◆ **Problem description**
Reproduce precisely the lines of the listing below, starting with the line that contains "over the origin" and stopping after the line that contains "nodes[node].hide_render = nodes[node].hide_viewport"; include nothing else.

——————

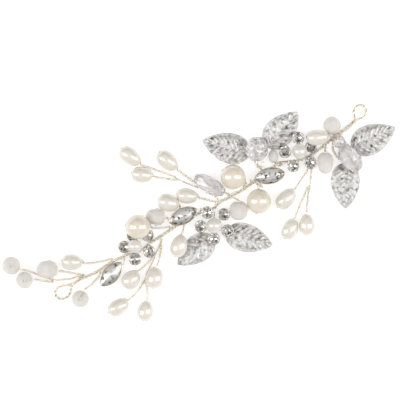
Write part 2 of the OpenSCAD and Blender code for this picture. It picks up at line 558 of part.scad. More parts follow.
// One branch: its twisted stem, and the thread through or round what it holds
module branch(row) {
    i = row[1];
    route = spread_route(row[2]);
    if (row[0] == "rice") {
        threaded_wire(route, rice_at(i), heading(rice_rows[i][2]), rice_len * rice_rows[i][3]);
    } else if (row[0] == "big") {
        threaded_wire(route, big_at(i), heading(big_rows[i][2]), big_pearl_d * big_rows[i][3]);
    } else if (row[0] == "crystal" && i < 3) {
        threaded_wire(route, crystal_at(i), heading(crystal_rows[i][2]), crystal_rows[i][3]);
    } else if (row[0] == "crystal") {
        dir = heading(crystal_rows[i - 1][2]);
        half = crystal_rows[i - 1][3] / 2;
        lead = [for (s = [-half - 0.1, half + 0.1]) crystal_at(i - 1) + dir * s];
        threaded_wire(concat(route, [lead[0] - dir * 0.5]), crystal_at(i), heading(crystal_rows[i][2]),
            crystal_rows[i][3], lead);
    } else if (row[0] == "frosted" && frosted_rows[i][5] == "along") {
        threaded_wire(route, frosted_at(i), frosted_along(i), frosted_len * frosted_rows[i][4]);
    } else if (row[0] == "frosted") {
        r = frosted_rows[i];
        across = frosted_d * r[3];
        stem_end = frosted_at(i) - heading(r[2]) * (across / 2 + core_d + 3 * gap);
        hugging_wire(concat(route, [stem_end]), frosted_at(i), heading(r[2]), frosted_along(i) * r[7], across,
            frosted_len * r[4], frosted_power, round_start);
    } else if (row[0] == "navette") {
        dir = heading(navette_rows[i][2]) * (i == 2 ? 1 : -1);
        threaded_wire(route, navette_at(i) + upright * channel_z, dir, navette_len);
    } else if (row[0] == "leaf") {
        top = leaf_hole(i);
        wire(concat(route, [top + upright * leaf_wire_up, top - upright * leaf_wire_down]), core_d);
    } else {
        wire(route, branch_d * 1.3);
    }
}

module branches(rows) {
    color("wheat") lay() for (row = rows) branch(row);
}

// Knot in the middle of a cluster, with the wires to its rhinestones and its pearl
module cluster_wires() {
    color("wheat") lay() for (c = [0:2]) {
        hub = hub_at(c);
        translate(hub) sphere(d = hub_d, $fn = 24);
        tube([seat(cluster_rows[c][4], spine_z), hub], [branch_d / 2, branch_d / 2], tube_sides);
        for (k = [0:4])
            tube([hub, spoke_from(c, k), spoke_to(c, k)], [for (n = [0:2]) core_d / 2], tube_sides);
        hugging_wire([hub, hub + upright * (hub_d / 2 + gap / 2)], small_at(c), upright,
            heading(cluster_rows[c][3]), small_d(c), small_d(c), 1, round_start + 4);
    }
}

// Turns the vine as drawn so that its length runs along +X, middle over the origin
module lay() {
    rotate([0, 0, -lay_turn]) translate([-mid_x * spread, -mid_y * spread, -gap]) children();
}

for (i = [0:len(rice_rows) - 1])
    rice_pearl(i);
for (i = [0:len(big_rows) - 1])
    big_pearl(i);
for (c = [0:len(cluster_rows) - 1])
    small_pearl(c);
for (i = [0:len(frosted_rows) - 1])
    frosted_bead(i);
for (i = [0:len(crystal_rows) - 1])
    crystal_bead(i);
for (i = [0:len(navette_rows) - 1])
    navette_stone(i);
for (i = [0:len(navette_rows) - 1])
    navette_setting(i);
for (i = [0:len(leaf_rows) - 1])
    leaf(i);
for (c = [0:len(cluster_rows) - 1])
    cluster_stones(c);
for (c = [0:len(cluster_rows) - 1])
    cluster_settings(c);
spine_wire();
branches(far_left_branches);  // far_left_wires
branches(lower_branches);  // lower_wires
branches(upper_branches);  // upper_wires
branches(middle_branches);  // middle_wires
branches(right_branches);  // right_wires
cluster_wires();
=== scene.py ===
# Hair vine lying on a white table: pearls, rhinestones, crystals, frosted beads and stamped leaves,
# wired to both sides of a twisted spine. Routes and sizes are in millimetres as the vine lies before
# the viewer, and layMatrix turns them into the frame's metres.
import math

import bmesh
import bpy
from mathutils import Matrix, Vector, noise


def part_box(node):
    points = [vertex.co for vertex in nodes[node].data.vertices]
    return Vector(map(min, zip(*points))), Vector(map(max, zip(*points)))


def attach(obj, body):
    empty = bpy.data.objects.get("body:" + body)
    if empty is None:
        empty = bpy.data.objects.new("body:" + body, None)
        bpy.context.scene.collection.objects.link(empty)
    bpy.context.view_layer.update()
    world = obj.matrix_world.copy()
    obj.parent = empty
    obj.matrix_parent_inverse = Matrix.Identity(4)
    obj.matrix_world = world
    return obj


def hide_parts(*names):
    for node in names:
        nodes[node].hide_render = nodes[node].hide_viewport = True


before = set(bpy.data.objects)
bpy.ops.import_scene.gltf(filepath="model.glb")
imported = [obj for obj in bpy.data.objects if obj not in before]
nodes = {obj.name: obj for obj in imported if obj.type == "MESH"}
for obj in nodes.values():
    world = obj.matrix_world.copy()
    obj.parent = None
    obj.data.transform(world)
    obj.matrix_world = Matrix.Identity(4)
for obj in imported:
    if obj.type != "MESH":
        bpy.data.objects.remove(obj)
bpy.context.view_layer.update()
print("frame loaded:", len(nodes), "nodes")

layout = {
    "turn": math.radians(-31),        # the vine's length runs along +X in the frame
    "middle": (0.12, -0.18),          # middle of the vine in the photo's own millimetres
    "sink": 0.12,                     # height in the routes that comes to lie on the table
    "metre": 0.001,
}
layRotation = Matrix.Rotation(layout["turn"], 4, "Z")
layMatrix = (Matrix.Scale(layout["metre"], 4) @ layRotation
             @ Matrix.Translation((-layout["middle"][0], -layout["middle"][1], -layout["sink"])))
unlayMatrix = layMatrix.inverted()
upward = Vector((0, 0, 1))

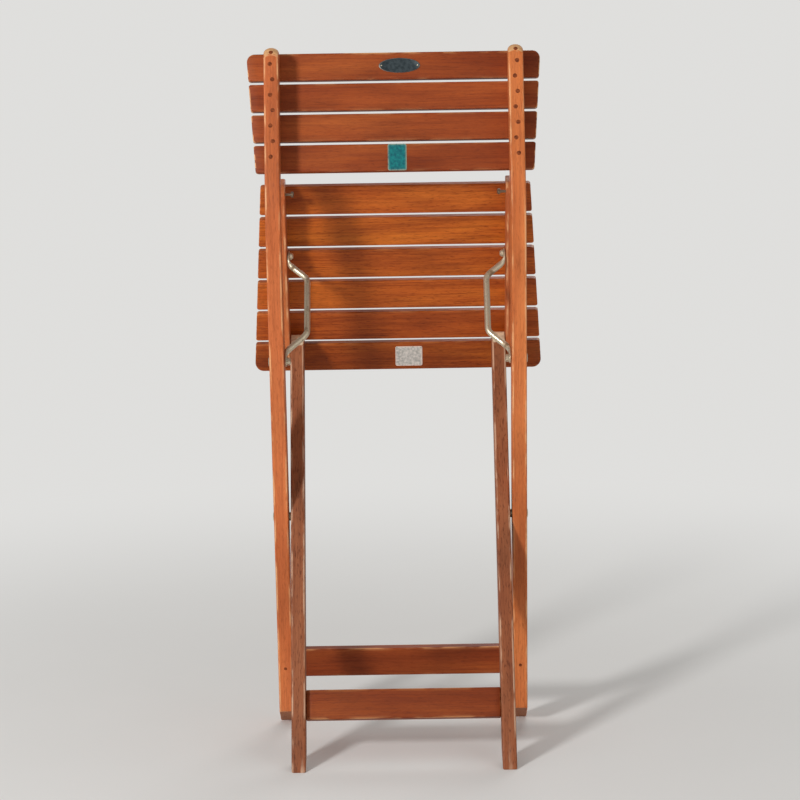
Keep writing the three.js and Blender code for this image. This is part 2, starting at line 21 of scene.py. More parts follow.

——————

◆ **Answer for this exercise**
// Turns the vine as drawn so that its length runs along +X, middle over the origin
module lay() {
    rotate([0, 0, -lay_turn]) translate([-mid_x * spread, -mid_y * spread, -gap]) children();
}

for (i = [0:len(rice_rows) - 1])
    rice_pearl(i);
for (i = [0:len(big_rows) - 1])
    big_pearl(i);
for (c = [0:len(cluster_rows) - 1])
    small_pearl(c);
for (i = [0:len(frosted_rows) - 1])
    frosted_bead(i);
for (i = [0:len(crystal_rows) - 1])
    crystal_bead(i);
for (i = [0:len(navette_rows) - 1])
    navette_stone(i);
for (i = [0:len(navette_rows) - 1])
    navette_setting(i);
for (i = [0:len(leaf_rows) - 1])
    leaf(i);
for (c = [0:len(cluster_rows) - 1])
    cluster_stones(c);
for (c = [0:len(cluster_rows) - 1])
    cluster_settings(c);
spine_wire();
branches(far_left_branches);  // far_left_wires
branches(lower_branches);  // lower_wires
branches(upper_branches);  // upper_wires
branches(middle_branches);  // middle_wires
branches(right_branches);  // right_wires
cluster_wires();
=== scene.py ===
# Hair vine lying on a white table: pearls, rhinestones, crystals, frosted beads and stamped leaves,
# wired to both sides of a twisted spine. Routes and sizes are in millimetres as the vine lies before
# the viewer, and layMatrix turns them into the frame's metres.
import math

import bmesh
import bpy
from mathutils import Matrix, Vector, noise


def part_box(node):
    points = [vertex.co for vertex in nodes[node].data.vertices]
    return Vector(map(min, zip(*points))), Vector(map(max, zip(*points)))


def attach(obj, body):
    empty = bpy.data.objects.get("body:" + body)
    if empty is None:
        empty = bpy.data.objects.new("body:" + body, None)
        bpy.context.scene.collection.objects.link(empty)
    bpy.context.view_layer.update()
    world = obj.matrix_world.copy()
    obj.parent = empty
    obj.matrix_parent_inverse = Matrix.Identity(4)
    obj.matrix_world = world
    return obj


def hide_parts(*names):
    for node in names:
        nodes[node].hide_render = nodes[node].hide_viewport = True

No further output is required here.